One other issue I ran into, was having it appear as a network drive on my notebook computer. It was setup on my desktop, and my notebook (when at home) is on the same network. A quick message off to support to ask what to do got it going. I’d tried following the directions but for some reason, I’d thought I had to do the steps to enable it from my desktop where it was already installed, and it wouldn’t work. As soon as I tried it from my laptop, I was up and running.
All in all, the install and setup procedure does require some care. So many things these days are plug-and-play that it is worth remembering that not all electronic devices are so simple. Some do require more detailed setup.
Now with everything setup, I happily began migrating files over to it, and backing things up. I have the N2310 set to turn on at 7.30 each morning and go off at midnight. The other day I walked into my office around 8am and the NAS was on and doing its thing. I turned my computer on and heard the ominous sound of a hard drive failing. Sure enough, my internal photos data drive had gone bad. It eventually booted and stayed up so I was able to doublecheck that I’d backed everything up (I had) but I knew it was going to die very soon. I launched Lightroom, and began working. Not long after, the bad drive went completely. With the N2310 up and running though, it was no problem. I simply pointed Lightroom to it and updated the photo locations and kept working without missing a beat. It was like nothing had gone wrong.

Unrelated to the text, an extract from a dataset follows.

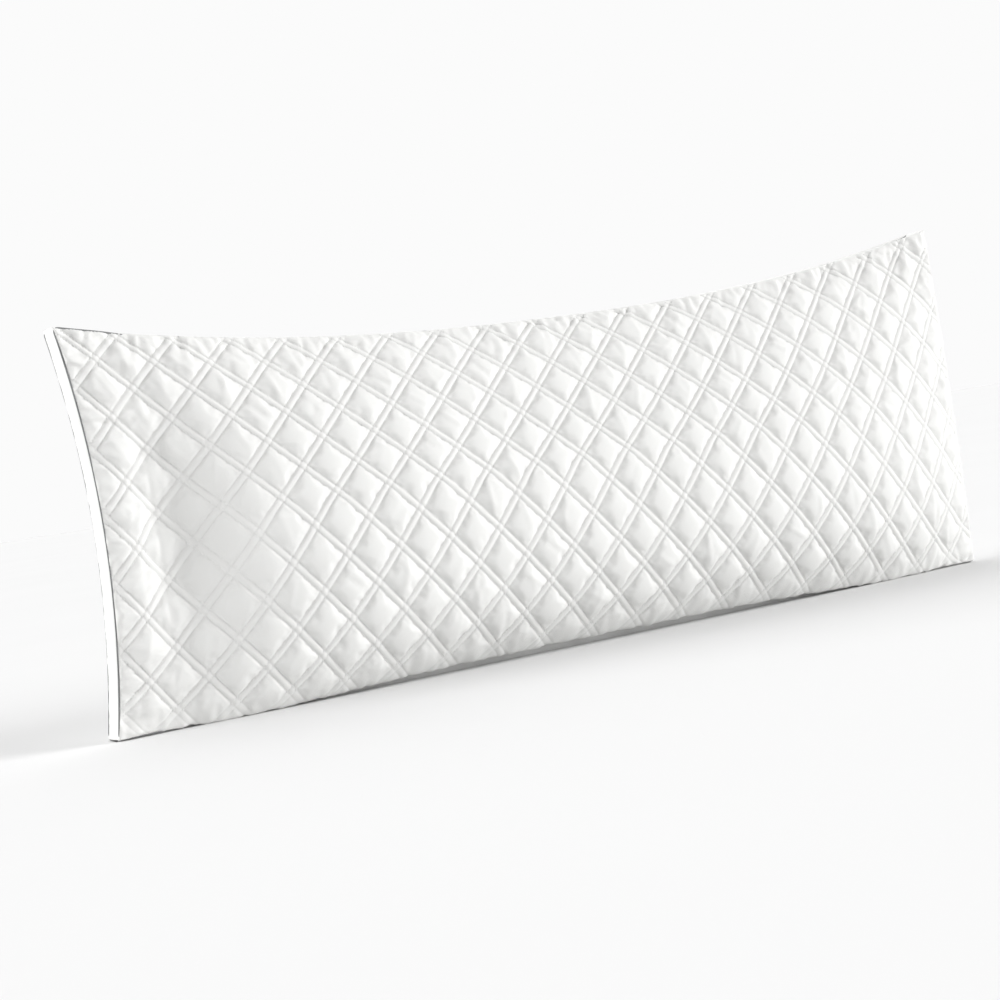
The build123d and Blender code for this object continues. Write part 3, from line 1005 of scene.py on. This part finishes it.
def soft_sun(name, towards, strength, softness):
    """Light from far away, in the direction given, as wide as softness in degrees."""
    lamp = bpy.data.lights.new(name, "SUN")
    lamp.energy = strength
    lamp.angle = math.radians(softness)
    holder = bpy.data.objects.new(name, lamp)
    bpy.context.scene.collection.objects.link(holder)
    holder.rotation_euler = Vector(towards).to_track_quat("Z", "Y").to_euler()


def camera():
    """Low, left of the middle, and tilted, so that the pillow climbs to the right."""
    ahead, down = math.cos(CAMERA_PITCH), math.sin(CAMERA_PITCH)
    forward = Vector((math.sin(CAMERA_YAW) * ahead, math.cos(CAMERA_YAW) * ahead, -down))
    across = forward.cross(Vector((0, 0, 1))).normalized()
    up = across.cross(forward)
    right = across * math.cos(CAMERA_TILT) + up * math.sin(CAMERA_TILT)
    top = up * math.cos(CAMERA_TILT) - across * math.sin(CAMERA_TILT)
    data = bpy.data.cameras.new("camera")
    data.lens = CAMERA_LENS
    data.sensor_width = 36.0
    data.clip_end = 100.0
    holder = bpy.data.objects.new("camera", data)
    bpy.context.scene.collection.objects.link(holder)
    turn = Matrix((right, top, -forward)).transposed().to_4x4()
    holder.matrix_world = Matrix.Translation(CAMERA_PLACE) @ turn
    bpy.context.scene.camera = holder


def sky():
    """Even white light, and a white behind everything that matches the floor."""
    world = bpy.data.worlds.new("studio")
    world.use_nodes = True
    tree = world.node_tree
    light = tree.nodes["Background"]
    light.inputs["Color"].default_value = (1, 1, 1, 1)
    light.inputs["Strength"].default_value = SKY_LIGHT
    seen = tree.nodes.new("ShaderNodeBackground")
    seen.inputs["Color"].default_value = (1, 1, 1, 1)
    seen.inputs["Strength"].default_value = SKY_SEEN
    path = tree.nodes.new("ShaderNodeLightPath")
    mix = tree.nodes.new("ShaderNodeMixShader")
    tree.links.new(path.outputs["Is Camera Ray"], mix.inputs["Fac"])
    tree.links.new(light.outputs["Background"], mix.inputs[1])
    tree.links.new(seen.outputs["Background"], mix.inputs[2])
    tree.links.new(mix.outputs["Shader"], tree.nodes["World Output"].inputs["Surface"])
    bpy.context.scene.world = world


build_panels()
build_layers()
build_fill()
finish_piece(folded_label(), LABEL, "care_label", "care_label")
build_stitches()
build_bands()
build_piping()
stage()
camera()
sky()
for sun in SUNS:
    soft_sun(*sun)
bpy.context.scene.view_settings.view_transform = "Standard"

After repeatedly telling myself I need to move into a system such as this, finally having done so is a great relief. It’s a system that I can see growing for me into the future as more and more data gets generated, and more work gets done. I can happily recommend the Thecus NAS to anyone who is considering stepping up to a more robust storage and backup system. My experience has generally been positive thus far, and where I have run into issues, it’s generally been user error on my part, and very quickly solved with the help of the Thecus support staff. All in all, this is a system that is making my working life easier and more efficient, and that’s always a good thing.